— Begin —

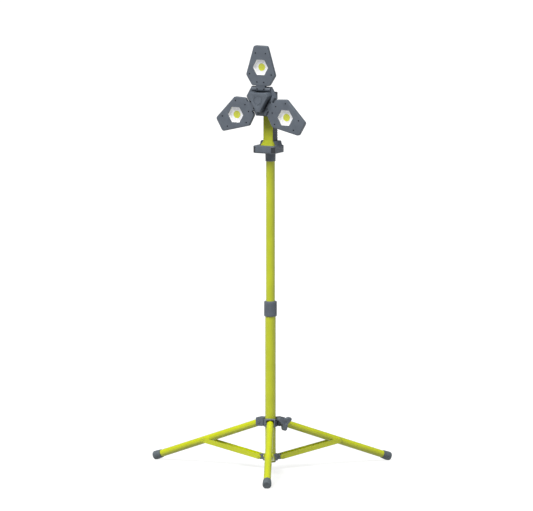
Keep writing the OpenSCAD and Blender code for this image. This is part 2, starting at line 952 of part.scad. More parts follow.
// Outline of a panel, shrunk by a margin
module panel_outline(margin) {
    tip = panel_reach - panel_corner;
    offset(r = panel_corner - margin, $fn = 32) polygon([
        [-panel_root_w / 2 + panel_corner, panel_root + panel_corner],
        [panel_root_w / 2 - panel_corner, panel_root + panel_corner],
        [panel_w / 2 - panel_corner, panel_wide_at],
        [panel_tip_w / 2 - panel_corner, tip],
        [-panel_tip_w / 2 + panel_corner, tip],
        [-panel_w / 2 + panel_corner, panel_wide_at]]);
}

// A plate with one bevelled face, from the face at z0 to the bevelled one at z1
module bevelled_plate(z0, z1) {
    up = sign(z1 - z0);
    edge = z1 - up * panel_bevel;
    hull() {
        translate([0, 0, min(z0, edge)]) linear_extrude(abs(edge - z0)) panel_outline(0);
        translate([0, 0, min(z1, z1 - up * eps)]) linear_extrude(eps) panel_outline(panel_bevel);
    }
}

// The hinge tab: a barrel round the pin and the arm that carries the panel
module panel_tab() {
    translate([0, hinge_reach, 0]) rotate([0, 90, 0])
        cylinder(r = panel_half_t - 0.2, h = tab_w, center = true);
    translate([-tab_half, hinge_reach, -panel_half_t + 0.2])
        cube([tab_w, panel_root - hinge_reach + tab_arm, panel_t - 0.4]);
}

// Keeps the part above a height, or below it
module keep_above(z) {
    intersection() {
        children();
        translate([-panel_w, 0, z]) cube([2 * panel_w, 2 * panel_reach, panel_t]);
    }
}

module keep_below(z) {
    intersection() {
        children();
        translate([-panel_w, 0, z - 2 * panel_t]) cube([2 * panel_w, 2 * panel_reach, 2 * panel_t]);
    }
}

// A hexagon with a flat side towards the hub, size flat to flat
module hexagon(size) {
    circle(d = size / cos(30), $fn = 6);
}

module at_screws(places) {
    for (p = places) {
        for (s = [-1, 1]) {
            translate([s * p[0], p[1], 0]) children();
        }
    }
}

module panel_front(i) {
    color(grey) in_panel(i) difference() {
        union() {
            bevelled_plate(panel_split, panel_half_t);
            keep_above(tab_split) panel_tab();
        }
        translate([0, 0, panel_split - 1]) linear_extrude(panel_half_t - panel_split + 1 - shell)
            panel_outline(shell);
        translate([-tab_half, 0, -panel_t])
            cube([tab_w, panel_root + tab_arm, panel_t + tab_split]);
        translate([0, window_at, 0]) linear_extrude(panel_t) hexagon(window);
        at_screws(concat(panel_screws, tab_screws)) {
            translate([0, 0, panel_half_t - head_sink]) cylinder(r = panel_head_r, h = 2, $fn = 24);
            cylinder(r = panel_screw_r, h = panel_t, $fn = 24);
        }
    }
}

module panel_back(i) {
    color(grey) in_panel(i) difference() {
        union() {
            bevelled_plate(panel_split, -panel_half_t);
            keep_below(tab_split) panel_tab();
            at_screws(panel_screws) translate([0, 0, -panel_half_t + 1])
                cylinder(r = 3.2, h = panel_t - shell - 1, $fn = 24);
        }
        difference() {
            translate([0, 0, -panel_half_t + shell]) linear_extrude(panel_t) panel_outline(shell);
            at_screws(panel_screws) translate([0, 0, -panel_half_t])
                cylinder(r = 3.2, h = 2 * panel_t, $fn = 24);
            translate([-tab_half, 0, -panel_t])
                cube([tab_w, panel_root + shell, 2 * panel_t]);
        }
        translate([0, hinge_reach, 0]) rotate([0, 90, 0])
            cylinder(r = hinge_pin_r + run_gap, h = 2 * tab_w, center = true);
        at_screws(panel_screws) cylinder(r = panel_screw_r, h = 2 * panel_t, center = true, $fn = 24);
        at_screws(tab_screws) translate([0, 0, 3]) cylinder(r = panel_screw_r, h = panel_t, $fn = 24);
    }
}

module reflector(i) {
    top = panel_half_t - shell;
    wall = reflector_wall + lens_ledge;
    mouth = window / cos(30) / 2 - lens_ledge;
    floor_r = mouth - window_slope;
    color("white") in_panel(i) translate([0, window_at, 0]) difference() {
        translate([0, 0, reflector_floor]) cylinder(r1 = floor_r + wall, r2 = mouth + wall,
            h = top - reflector_floor, $fn = 6);
        translate([0, 0, reflector_floor + reflector_wall]) cylinder(r1 = floor_r, r2 = mouth,
            h = top - reflector_floor - reflector_wall + eps, $fn = 6);
        cylinder(r = led_d / 2 + 0.1, h = 4 * panel_t, center = true);
    }
}

module led(i) {
    color("#d2d81f") in_panel(i) translate([0, window_at, 0]) {
        translate([0, 0, reflector_floor]) cylinder(r = led_d / 2, h = led_rise);
        translate([-14, -14, -panel_half_t + shell])
            cube([28, 28, led_board_t]);
    }
}

module lens(i) {
    color("#ffffff", 0.35) in_panel(i) translate([0, window_at, panel_half_t - shell])
        linear_extrude(lens_t) hexagon(window - 0.2);
}

module panel_screws_of(i) {
    head_z = panel_half_t - head_sink;
    color(dark) in_panel(i) {
        at_screws(panel_screws) {
            translate([0, 0, -panel_half_t + 2])
                cylinder(r = panel_screw_r, h = head_z + panel_half_t - 2, $fn = 24);
            translate([0, 0, head_z]) cylinder(r = panel_head_r, h = 1, $fn = 24);
        }
        at_screws(tab_screws) {
            translate([0, 0, 3.1]) cylinder(r = panel_screw_r, h = head_z - 3.1, $fn = 24);
            translate([0, 0, head_z]) cylinder(r = panel_head_r, h = 1, $fn = 24);
        }
    }
}

module panel_front_top() { panel_front(0); }

module panel_front_left() { panel_front(1); }

module panel_front_right() { panel_front(2); }

module panel_back_top() { panel_back(0); }

module panel_back_left() { panel_back(1); }

module panel_back_right() { panel_back(2); }

module reflector_top() { reflector(0); }

module reflector_left() { reflector(1); }

module reflector_right() { reflector(2); }

module led_top() { led(0); }

module led_left() { led(1); }

module led_right() { led(2); }

module lens_top() { lens(0); }

module lens_left() { lens(1); }

module lens_right() { lens(2); }

module screws_top() { panel_screws_of(0); }

module screws_left() { panel_screws_of(1); }

module screws_right() { panel_screws_of(2); }

lower_mast();
mast_plug();
lower_ring();
ring_pins();
clamp_body();
twist_collar();
upper_mast();
mast_bush();
mast_spigot();
socket_collar();
leg_collar();
leg_pins();
clamp_screw();
clamp_knob();
knob_nut();
leg_front();
leg_left();
leg_right();
foot_front();
foot_left();
foot_right();
strut_front();
strut_left();
strut_right();
rivets_front();
rivets_left();
rivets_right();
base_tray();
base_cover();
port_cover();
charge_board();
neck_front();
neck_grip();
neck_screws();
battery_cells();
hub_housing();
hub_cover();
hub_screws();
driver_board();
mode_switch();
mode_button();
hinge_pins();
panel_front_top();
panel_back_top();
reflector_top();
led_top();
lens_top();
screws_top();
panel_front_left();
panel_back_left();
reflector_left();
led_left();
lens_left();
screws_left();
panel_front_right();
panel_back_right();
reflector_right();
led_right();
lens_right();
screws_right();
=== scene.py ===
import json
import math

import bmesh
import bpy
from mathutils import Matrix, Vector


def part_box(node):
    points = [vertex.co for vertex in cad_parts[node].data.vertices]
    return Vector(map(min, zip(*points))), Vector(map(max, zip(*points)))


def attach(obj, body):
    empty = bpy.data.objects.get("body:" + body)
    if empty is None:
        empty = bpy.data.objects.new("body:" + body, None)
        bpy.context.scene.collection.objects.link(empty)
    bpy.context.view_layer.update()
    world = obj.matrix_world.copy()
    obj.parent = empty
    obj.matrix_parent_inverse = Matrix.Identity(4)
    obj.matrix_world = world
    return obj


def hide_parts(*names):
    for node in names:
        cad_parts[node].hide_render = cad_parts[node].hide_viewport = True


# Tripod work light. Metres, Z up, mast on the Z axis, front leg along -Y.
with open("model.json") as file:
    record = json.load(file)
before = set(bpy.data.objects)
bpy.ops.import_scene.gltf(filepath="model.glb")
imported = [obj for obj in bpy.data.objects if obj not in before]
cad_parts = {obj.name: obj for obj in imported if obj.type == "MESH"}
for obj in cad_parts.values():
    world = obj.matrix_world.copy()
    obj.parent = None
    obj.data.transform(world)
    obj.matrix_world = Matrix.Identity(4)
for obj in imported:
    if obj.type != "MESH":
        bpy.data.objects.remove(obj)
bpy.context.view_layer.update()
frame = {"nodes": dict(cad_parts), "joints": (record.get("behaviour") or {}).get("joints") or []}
nodes = frame["nodes"]
joints = {joint["name"]: joint for joint in frame["joints"]}
mm = 0.001
legNames = ["front", "left", "right"]
panelNames = ["top", "left", "right"]
print("frame loaded:", len(nodes), "nodes")


# Frames of reference, read from the joints

def axes(middle, across, up, forward):
    turn = Matrix((across, up, forward)).transposed().to_4x4()
    return Matrix.Translation(middle) @ turn


def boxMiddle(node):
    low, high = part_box(node)
    return (low + high) / 2


def jointAxis(name):
    return Vector(joints[name]["axis"]).normalized()


def jointPoint(name):
    return Vector(joints[name]["pos_m"])


def localBox(node, place):
    # lowest and highest corner of a CAD node, measured in another frame
    back = place.inverted()
    points = [back @ vertex.co for vertex in nodes[node].data.vertices]
    low = Vector([min(point[i] for point in points) for i in range(3)])
    high = Vector([max(point[i] for point in points) for i in range(3)])
    return low, high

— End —

*DIRECTION:* Every line from the one containing "hinge_pins();" through the one containing "# Frames of reference, read from the joints" is to be given again exactly, both ends included, and no line outside that range.

*FINAL RESULT:*
hinge_pins();
panel_front_top();
panel_back_top();
reflector_top();
led_top();
lens_top();
screws_top();
panel_front_left();
panel_back_left();
reflector_left();
led_left();
lens_left();
screws_left();
panel_front_right();
panel_back_right();
reflector_right();
led_right();
lens_right();
screws_right();
=== scene.py ===
import json
import math

import bmesh
import bpy
from mathutils import Matrix, Vector


def part_box(node):
    points = [vertex.co for vertex in cad_parts[node].data.vertices]
    return Vector(map(min, zip(*points))), Vector(map(max, zip(*points)))


def attach(obj, body):
    empty = bpy.data.objects.get("body:" + body)
    if empty is None:
        empty = bpy.data.objects.new("body:" + body, None)
        bpy.context.scene.collection.objects.link(empty)
    bpy.context.view_layer.update()
    world = obj.matrix_world.copy()
    obj.parent = empty
    obj.matrix_parent_inverse = Matrix.Identity(4)
    obj.matrix_world = world
    return obj


def hide_parts(*names):
    for node in names:
        cad_parts[node].hide_render = cad_parts[node].hide_viewport = True


# Tripod work light. Metres, Z up, mast on the Z axis, front leg along -Y.
with open("model.json") as file:
    record = json.load(file)
before = set(bpy.data.objects)
bpy.ops.import_scene.gltf(filepath="model.glb")
imported = [obj for obj in bpy.data.objects if obj not in before]
cad_parts = {obj.name: obj for obj in imported if obj.type == "MESH"}
for obj in cad_parts.values():
    world = obj.matrix_world.copy()
    obj.parent = None
    obj.data.transform(world)
    obj.matrix_world = Matrix.Identity(4)
for obj in imported:
    if obj.type != "MESH":
        bpy.data.objects.remove(obj)
bpy.context.view_layer.update()
frame = {"nodes": dict(cad_parts), "joints": (record.get("behaviour") or {}).get("joints") or []}
nodes = frame["nodes"]
joints = {joint["name"]: joint for joint in frame["joints"]}
mm = 0.001
legNames = ["front", "left", "right"]
panelNames = ["top", "left", "right"]
print("frame loaded:", len(nodes), "nodes")


# Frames of reference, read from the joints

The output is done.